January 6 Attack -CapitolGate
Today I am tuned in to the January 6th Capitol Attack Hearings.
I can’t tune it out.
Unlike the summer of 1973, I can’t ignore the televised hearings.
I won’t turn away.

Fox News refused to air the hearings the first night. Tucker Carlson and Sean Hannity ran without commercials, clearly terrified that viewers might stray to other channels and actually see the hearings.
I am fixated by the House Select Committee proceedings, but I know it will not be a collective experience.
The hearings will be instantly spun, taken in by separate audiences as if they were watching entirely different programs. Unlike newscasters during the earlier hearings who felt an obligation to speak to the entire country, today they speak to their own loyalist camp.
Only some of the country is captivated. Some are not even watching.
We can’t turn away.
The level of criminality we are seeing in these hearings is shocking. It is haunting.
It would likely shock Richard Nixon.
We Can’t Avert Our Eyes
The footage of the violent assault on the U.S. Capitol, a vice president, and his staff worried for their safety at the hands of a mob that the president invited and incited. An outgoing president seemed to support the idea of his vice president being lynched.

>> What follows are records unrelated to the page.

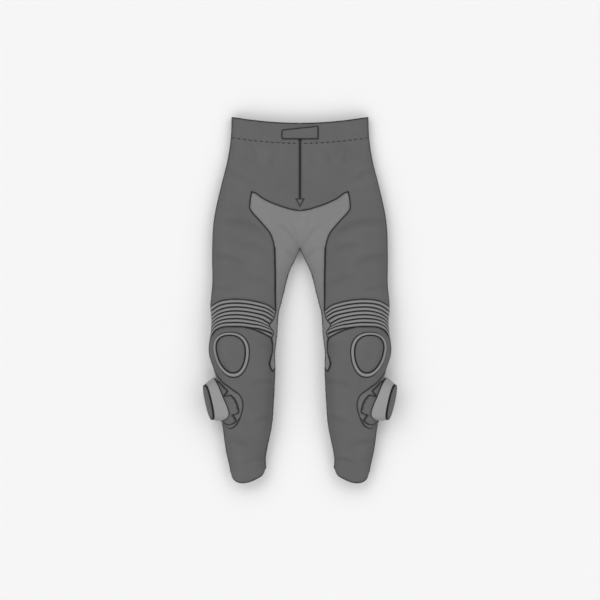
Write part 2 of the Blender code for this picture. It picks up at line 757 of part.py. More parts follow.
def build_fronts(leather, stretch):
    """The two leather fronts, and the stretch panel between and below them."""
    top_of_bellows = BELLOWS[0]
    wing_top = unroll(curve_through(WING_TOP))
    wing_under = unroll(curve_through(WING_UNDER))
    wing_under[-1] = top_of_bellows[0]
    seam_top = level_seam(waist_seam, WAIST_SEAM_HALF)
    side = upright_seam(side_at, top_of_bellows[-1][1], WAIST_SEAM_SIDE)
    middle = [(0, wing_top[0][1]), (0, ZIP_BOTTOM - ZIP_END), (ZIP_SLOT, ZIP_BOTTOM - ZIP_END),
              (ZIP_SLOT, WAIST_SEAM_MIDDLE)]
    front = np.vstack((middle, seam_top[1:], side[::-1][1:-1], top_of_bellows[::-1],
                       wing_under[::-1][1:], wing_top[::-1][:-1]))
    for side_name, sign in SIDES:
        cut_piece("front_" + side_name, mirrored(front, sign), (-LEATHER, 0.0), leather, stride=(1, 2))
    gap = upright_seam(inseam, STRIP_END, CROTCH)
    half = np.vstack((wing_top, wing_under, BELLOWS[1:-1, 0], knee_strip(), gap))
    crotch = np.vstack((half, mirrored(half[::-1], -1)[1:-1]))
    cut_piece("crotch_panel", crotch, (-STRETCH, 0.0), stretch, stride=(1, 2))


def hem_line(seen, half):
    """The hem on the pattern, its ends set on the inseam and the side seam."""
    hem = unroll(curve_through(seen, HEM_STEP), half)
    hem[0, 0] = inseam(hem[0, 1])
    hem[-1, 0] = side_at(hem[-1, 1])
    return hem


def build_lower_legs(leather):
    hem = hem_line(HEM_FRONT, 1)
    gap = upright_seam(inseam, hem[0, 1], STRIP_END)[::-1]
    side = upright_seam(side_at, hem[-1, 1], BELLOWS[-1, -1, 1])
    outline = np.vstack((BELLOWS[-1][::-1], knee_strip()[1:], gap[:-1], hem, side[1:-1]))
    for side_name, sign in SIDES:
        cut_piece("lower_leg_" + side_name, mirrored(outline, sign), (-LEATHER, 0.0), leather)


def build_backs(leather):
    hem = hem_line(HEM_BACK, -1)
    seam_top = level_seam(waist_seam, WAIST_SEAM_HALF, -1)
    gap = upright_seam(inseam, hem[0, 1], CROTCH)[::-1]
    side = upright_seam(side_at, hem[-1, 1], WAIST_SEAM_SIDE)
    outline = np.vstack((seam_top[::-1], gap[:-1], hem, side[1:-1]))
    for side_name, sign in SIDES:
        cut_piece("back_" + side_name, mirrored(outline, sign), (-LEATHER, 0.0), leather, half=-1,
                  stride=(2, 2, KNEE_TOP))


def build_closure(leather, zip_material):
    """The tab across the waistband, the closed zip and the small patch at its foot."""
    tab = [(-TAB_HALF, TAB_BOTTOM + TAB_CORNER), (-TAB_HALF + TAB_CORNER, TAB_BOTTOM), (TAB_HALF, TAB_BOTTOM),
           (TAB_HALF, TAB_TOP_LEFT), (-TAB_HALF + TAB_CORNER, TAB_TOP_RIGHT),
           (-TAB_HALF, TAB_TOP_RIGHT - TAB_CORNER)]
    cut_piece("waist_tab", tab, (LIFT, LIFT + TAB_THICK), leather, margin=0.0)
    triangle = [(-FLY_PATCH_HALF, FLY_PATCH_TOP), (FLY_PATCH_HALF, FLY_PATCH_TOP), (0, FLY_PATCH_TIP)]
    cut_piece("fly_patch", triangle, (LIFT, LIFT + FLY_PATCH_THICK), leather, margin=0.0)
    low, high = ZIP_TAPE
    profile = ((-ZIP_TAPE_HALF, low), (ZIP_TAPE_HALF, low), (ZIP_TAPE_HALF, high), (ZIP_HALF, high),
               (ZIP_HALF, ZIP_CHAIN_TOP), (-ZIP_HALF, ZIP_CHAIN_TOP), (-ZIP_HALF, high),
               (-ZIP_TAPE_HALF, high))
    rings = []
    for height in np.linspace(ZIP_BOTTOM, ZIP_TOP, ZIP_ROWS):
        rings.append([(across, height, lift) for across, lift in profile])
    finish_piece(loft(rings, "flat"), "fly_zip", zip_material, 1)


def clear_scene():
    for item in list(bpy.data.objects):
        bpy.data.objects.remove(item, do_unlink=True)


def build_all():
    made = {name: make_material(name, grey, roughness) for name, grey, roughness in MATERIALS}
    leather = made["leather"]
    build_waist(leather)
    build_fronts(leather, made["stretch_fabric"])
    build_lower_legs(leather)
    build_backs(leather)
    build_closure(leather, made["zip_chain"])
    for side_name, sign in SIDES:
        build_bellows(side_name, sign, made["ribbed_stretch"])
        build_knee_guard(side_name, sign, leather, made["rim_rubber"])
        build_slider(side_name, sign, made["loop_fabric"], made["hook_fabric"], made["puck_nylon"],
                     made["face_nylon"])


SIDE_LINE = outline_points(side_at, -EXTENT, EXTENT)
SIDE_NORMALS = line_normals(SIDE_LINE)
GAP_LINE = outline_points(inseam, -EXTENT, CROTCH)
BELLOWS = bellows_grid()

clear_scene()
PARTS = bpy.data.collections.new("motorcycle_trousers")
bpy.context.scene.collection.children.link(PARTS)
build_all()
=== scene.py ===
# %% [markdown]
# # Leather motorcycle trousers, laid on their back
# The trousers are cut from leather panels, a stretch panel between the legs and a ribbed stretch
# bellows over each knee. Hard parts sit on top: knee cups, and sliders on hook-and-loop pads.
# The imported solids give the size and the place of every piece. This script cuts each piece again,
# finer, with rolled seams, soft creases and real finishes, and hides the plain solid under it.

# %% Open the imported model
import math

import bmesh
import bpy
import numpy as np
from mathutils import Matrix, Vector


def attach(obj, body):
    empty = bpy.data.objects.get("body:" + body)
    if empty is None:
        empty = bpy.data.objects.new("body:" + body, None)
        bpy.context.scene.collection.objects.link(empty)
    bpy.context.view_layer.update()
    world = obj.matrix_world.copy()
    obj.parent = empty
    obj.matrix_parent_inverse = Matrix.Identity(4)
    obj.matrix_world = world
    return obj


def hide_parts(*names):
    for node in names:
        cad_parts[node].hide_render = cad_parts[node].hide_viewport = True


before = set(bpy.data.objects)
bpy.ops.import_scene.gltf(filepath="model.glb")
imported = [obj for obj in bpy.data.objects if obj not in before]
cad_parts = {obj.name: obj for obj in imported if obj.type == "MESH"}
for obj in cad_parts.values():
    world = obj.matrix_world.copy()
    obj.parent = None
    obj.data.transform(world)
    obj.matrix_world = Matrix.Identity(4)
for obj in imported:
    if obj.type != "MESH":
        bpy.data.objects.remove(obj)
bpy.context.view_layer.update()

MM = 0.001
SIDES = (("right", -1), ("left", 1))

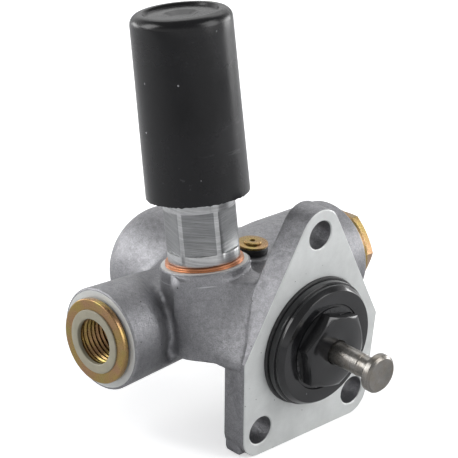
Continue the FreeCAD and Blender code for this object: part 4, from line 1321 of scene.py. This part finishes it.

This plot seems more like a season of American Crime Story, the FX true crime anthology.
Crime and Punishment

On November 17, 1973, during a televised press conference in Florida, Nixon declared “I’m not a crook,” and continues to profess his innocence.
Less like the scandal of Watergate, it more closely resembles the mobster underworld cast of the Kefauver hearings. There is no question we are witness to a president who acted like a mob boss ordering a hit.
This is an American crime that far surpasses those of Watergate.
More than two decades after the Kefauver hearings the Watergate hearings forced a president to resign and for a brief moment, it felt like a victory. But Gerald Ford pardoned Nixon sending a message that powerful people will rarely face consequences.
Today there can be no pardon. Nixon may have been a crook, but Trump is a cold-blooded criminal.
We can’t turn away. It must not be déjà vu all over again.